Between 1900 and the end of WWII, China experienced no less than six major famines, costing tens of millions of lives.[28][29][30][31] Depending on the system of tenancy, peasants renting land might have been expected to pay in kind or in cash, either as a fixed amount or as a proportion of the harvest.[32]
Where a share of the harvest was paid, as in much of north China, rates of 40%, 50%, and 60% were common. A system of sharecropping prevailed in much of Shanxi, where landlords owned all agricultural capital and expected 80% of the harvest as rent.[33]
The amount of fixed rents varied, but in most areas averaged about $4 a year per mu.[34] Proponents of peasant exploitation as a cause of the Chinese Communist Revolution argue that these rents were often exorbitant and contributed to the extreme poverty of the peasantry.[35][36]
Agricultural economist John Lossing Buck disagreed, arguing that landlords' return on investment was not especially high in comparison to the standard rates of interest in China at the time.[37] Other forms of rural exploitation According to William H. Hinton, author of a case study on how the Revolution impacted a village in north China:[38]
The land held by the landlords and rich peasants, while ample, was not enough in itself to make them the dominant group in the village. It served primarily as a solid foundation for other forms of open and concealed exploitation which taken together raised a handful of families far above the rest of the inhabitants economically and hence politically and socially as well.
Landlords utilized forms of exploitation such as usury, corruption, and the theft of public funds to enrich themselves and their families.[39][40] They ran side businesses with the profits from farming to shore up their finances and isolate themselves from the effects of bad harvests.[41]

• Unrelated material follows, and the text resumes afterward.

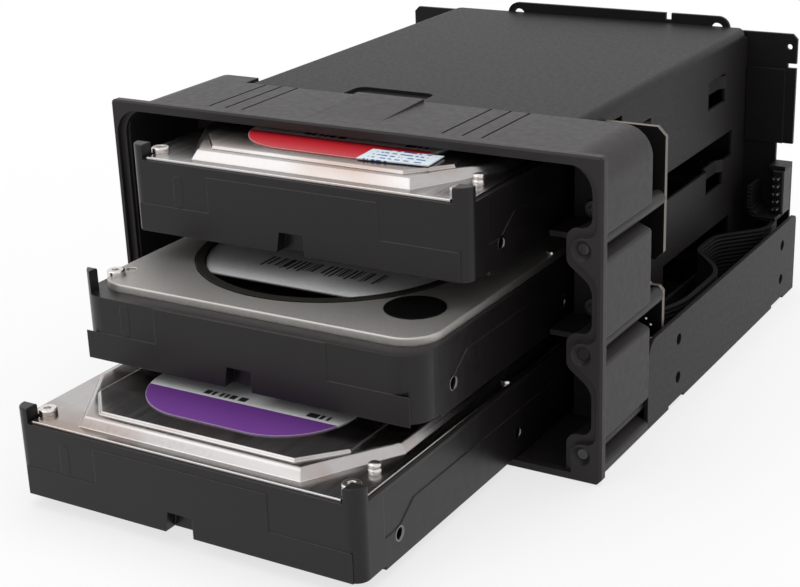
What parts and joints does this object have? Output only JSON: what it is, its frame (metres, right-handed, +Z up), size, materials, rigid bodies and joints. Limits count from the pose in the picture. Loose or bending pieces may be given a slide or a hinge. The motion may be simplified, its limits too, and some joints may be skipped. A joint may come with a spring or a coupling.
{
  "type": "hot swap drive cage",
  "caption": "Black cage for 3.5 inch drives with a plastic bezel, lamp pipes, sheet metal box, backplane and rear fan; the drives slide out of the front.",
  "frame": {"origin": "middle of the lower front edge of the flange, on the plane of the underside", "axes": "+Z up, +Y from the front flange to the fan, +X to the right of the front"},
  "size_m": [0.1504, 0.2524, 0.088],
  "materials": {
    "bezel_plastic": "fine satin grain",
    "clear_pipe": "clear",
    "dark_sheet": "fine textured powder coat",
    "rail_plastic": "satin",
    "board_black": "solder mask",
    "lamp": "clear",
    "steel_screw": "satin",
    "connector_plastic": "satin",
    "ribbon_grey": "ribbed",
    "fan_plastic": "satin",
    "cast_case": "satin black coat",
    "bright_cover": "brushed bright",
    "bright_screw": "bright",
    "circuit_green": "solder mask",
    "drive_low_label": "printed, purple and white",
    "drive_middle_label": "printed, white",
    "drive_top_label": "printed, red and white",
    "foam_ring": "foam",
    "spot_black": "matt",
    "tag_paper": "printed, white"
  },
  "bodies": {
    "cage": {"backplane": "board_black", "backplane_posts": "steel_screw", "base_tray": "dark_sheet", "bezel": "bezel_plastic", "bezel_screws": "steel_screw", "board_lamps": "lamp", "board_screws": "steel_screw", "box_shell": "dark_sheet", "box_tabs": "dark_sheet", "cable_header": "connector_plastic", "data_outlets": "connector_plastic", "drive_sockets": "connector_plastic", "fan_frame": "fan_plastic", "fan_guard": "fan_plastic", "fan_screws": "steel_screw", "foot_screws": "steel_screw", "header_pins": "steel_screw", "light_pipes": "clear_pipe", "lower_board": "board_black", "plate_screws": "steel_screw", "power_inlet": "connector_plastic", "rails_low": "rail_plastic", "rails_middle": "rail_plastic", "rails_top": "rail_plastic", "rear_plate": "dark_sheet", "ribbon_cable": "ribbon_grey", "tray_screws": "steel_screw", "upper_board": "board_black"},
    "drive_low": {"drive_low_case": "cast_case", "drive_low_circuit": "circuit_green", "drive_low_cover": "bright_cover", "drive_low_label": "drive_low_label", "drive_low_pin": "bright_screw", "drive_low_plug": "connector_plastic", "drive_low_screws": "bright_screw"},
    "drive_middle": {"drive_middle_case": "cast_case", "drive_middle_circuit": "circuit_green", "drive_middle_cover": "bright_cover", "drive_middle_label": "drive_middle_label", "drive_middle_plug": "connector_plastic", "drive_middle_ring": "foam_ring", "drive_middle_screws": "bright_screw", "drive_middle_spot": "spot_black"},
    "drive_top": {"drive_top_case": "cast_case", "drive_top_circuit": "circuit_green", "drive_top_cover": "bright_cover", "drive_top_label": "drive_top_label", "drive_top_pin": "bright_screw", "drive_top_plug": "connector_plastic", "drive_top_screws": "bright_screw", "drive_top_tag": "tag_paper"},
    "fan_rotor": {"fan_rotor": "fan_plastic"}
  },
  "joints": [
    {"name": "drive_low_slide", "type": "slide", "parent": "cage", "child": "drive_low", "axis": [0, -1, 0], "range_m": [-0.0777, 0.0737]},
    {"name": "drive_middle_slide", "type": "slide", "parent": "cage", "child": "drive_middle", "axis": [0, -1, 0], "range_m": [-0.0508, 0.1006]},
    {"name": "drive_top_slide", "type": "slide", "parent": "cage", "child": "drive_top", "axis": [0, -1, 0], "range_m": [-0.0254, 0.126]},
    {"name": "fan_spin", "type": "hinge", "parent": "cage", "child": "fan_rotor", "pos_m": [0.0075, 0.1674, 0.046], "axis": [0, 1, 0], "continuous": true}
  ]
}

On holidays, funerals, and other important events, landlords had the right to demand their tenants act as servants, reinforcing the social divide and engendering resentment from the peasants.[42] Agnes Smedley observed how even within a short distance from Shanghai, rural landlords operated essentially as feudal lords, paying for private armies, dominating local politics, and keeping numerous concubines.[36]

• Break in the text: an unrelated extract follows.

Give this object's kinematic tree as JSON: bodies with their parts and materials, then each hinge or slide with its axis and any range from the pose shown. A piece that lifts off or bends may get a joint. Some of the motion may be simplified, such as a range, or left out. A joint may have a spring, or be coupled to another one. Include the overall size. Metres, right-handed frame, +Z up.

Radicalization of urban intellectuals Chen Duxiu's journal New Youth played a major role in publicizing Marxist ideas to a wider Chinese audience during the New Culture Movement of the 1910s and 20s.
In the first decade of the twentieth century, young Chinese intellectuals such as Ma Junwu, Liang Qichao, and Zhao Bizhen were the first to translate and summarize socialist and Marxist ideas into Chinese.[43][44][45]
However, this happened on a very small scale, and had no immediate impacts. This would change following the 1911 Revolution, which saw military and popular revolts overthrow the Qing Dynasty.[46][47] The failure of the new Chinese Republic to improve social conditions or modernize the country led scholars to take a greater interest in Western ideas such as socialism.[48][49][50]
The New Culture Movement was especially strong in cities like Shanghai, where Chen Duxiu began to publish the left-leaning journal New Youth in 1915.[51] New Youth quickly became the most popular and widely distributed journal amongst the intelligentsia during this period.[52]
The May Fourth Movement radicalized the New Culture Movement. For the first time, the general urban population became involved in political demonstrations and many future Communist leaders were converted to Marxism.
In May 1919, news reached China that the Versailles Peace Conference had decided to give German-occupied province of Shandong to Japan rather than returning it to China.[53] The Chinese public saw this not only as a betrayal by the Western allies, but also as a failure by the Chinese Republican government to properly defend the country against imperialism.[54]
In what became known as the May Fourth Movement, large protests erupted in major cities across China. Although led by students, these protests were significant because they included the first mass participation by those outside the traditional intellectual and cultural elites.[55][56]
Mao Zedong later reflected that the May Fourth Movement "marked a new stage in China's bourgeois-democratic revolution against imperialism and feudalism...a powerful camp made its appearance in the bourgeois-democratic revolution, a camp consisting of the working class, the student masses and the new national bourgeoisie."[57]
Many political, and social leaders of the next five decades emerged at this time, including those of the Chinese Communist Party.[58] The October Revolution in Russia attracted the admiration of many of the organizers of the May Fourth Movement.[59][60]
Although exposure to Marxist theory was extremely limited in China at the time, Chinese radicals found Lenin's ideas about organizing a revolutionary movement to be readily applicable to their own context.[61]
Moreover, the Soviet Union (once established in 1922) offered a unique and compelling model of modernization and revolutionary social change in a semi-colonial nation.[62] Historian Tony Saich wrote that the early Chinese Communists "were Bolsheviks before they were Marxists."[61] Interest in the Bolsheviks led to an interest in Marxism.
Students formed study groups to discuss Marx's ideas, including one at Peking University led by Li Dazhao.[63] His study group included Chen Duxiu, who was now working as a dean at the university.[b][64] As the editor of New Youth, Chen used his journal to publish a series of Marxist articles, including an entire issue devoted to the subject in 1919.[65][66]
By 1920, Li and Chen had fully converted to Marxism, and Li founded the Peking Socialist Youth Corps in Beijing.[67] Chen moved back to Shanghai, where he also founded a small Communist group.[68]